NRx Pharmaceuticals (NSDQ:NRXP) announced that it applied for FDA emergency use authorization based on a study of its Zyesami therapeutic.
Radnor, Pa.-based NRx Pharmaceuticals, formerly NeuroRx, just last week completed a merger with SPAC Big Rock Partners Acquisition Corp. and went public, changing its name in the process.
The company develops Zyesami, a synthetic form of a naturally occurring peptide — vasoactive intestinal peptide (VIP) — found in the lung and known to protect the Alveolar Type II cell targeted by SARS-CoV-2, the virus causing COVID-19. The company entered a feasibility agreement with TFF Pharmaceuticals to formulate Zyesami into a dry powder to treat COVID-19 in March.
According to a news release, a study identified a statistically significant increase in the likelihood that COVID-19 patients treated with Zyesami would be alive and free of respiratory failure at 60 days, compared to those treated with placebo, while also enduring a significantly shorter median hospital stay.
The study enrolled 196 patients across 10 U.S. hospitals, with patients in earlier stages of respiratory failure (being treated with high-flow oxygen) more likely to survive and recover than those who progressed with ventilation. Both groups demonstrated statically significant benefits in the prespecified endpoint, though.

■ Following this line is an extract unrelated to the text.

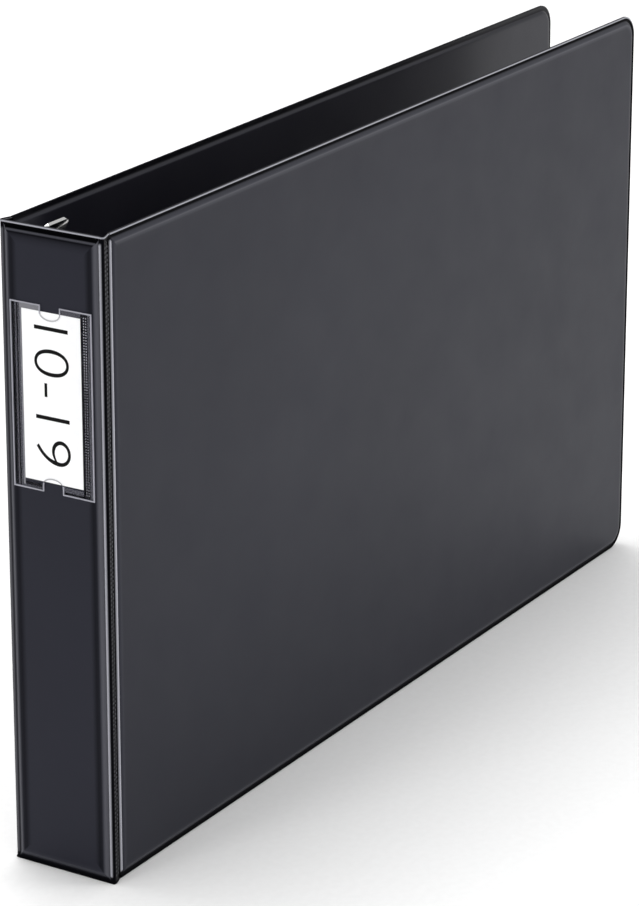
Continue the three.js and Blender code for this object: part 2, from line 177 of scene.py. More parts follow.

“The patients enrolled in our study were in the ICU, having exhausted all approved treatments for COVID-19,” NRx chairman & CEO Dr. Jonathan Javitt said in the release. “We look forward to working as quickly as possible with the FDA in hopes of providing critically ill patients with a new medicine that will increase their chances of recovery and survival, enabling them to leave the hospital and return to their families significantly sooner.”
NRx touted Zyesami as the first reported medicine to demonstrate increased recovery and survival in patients who already progressed to respiratory failure, with study outcomes falling in line with the company’s open-label trial reported in October 2020.
“Since this pandemic started, there have been very few medications to effectively treat COVID-19,” principal investigator Dr. Dushyantha Jayaweera, a professor of clinical medicine and former associate dean at the University of Miami, said. “The positive results from this trial turned into positive implications for some of our sickest COVID-19 patients and support the clinical benefit of Zyesami in critically-ill COVID-19 patients with respiratory failure. Even today, despite the availability of vaccines, we continue to see severely ill patients suffering with COVID-19, who desperately need new medicines to help them recover.”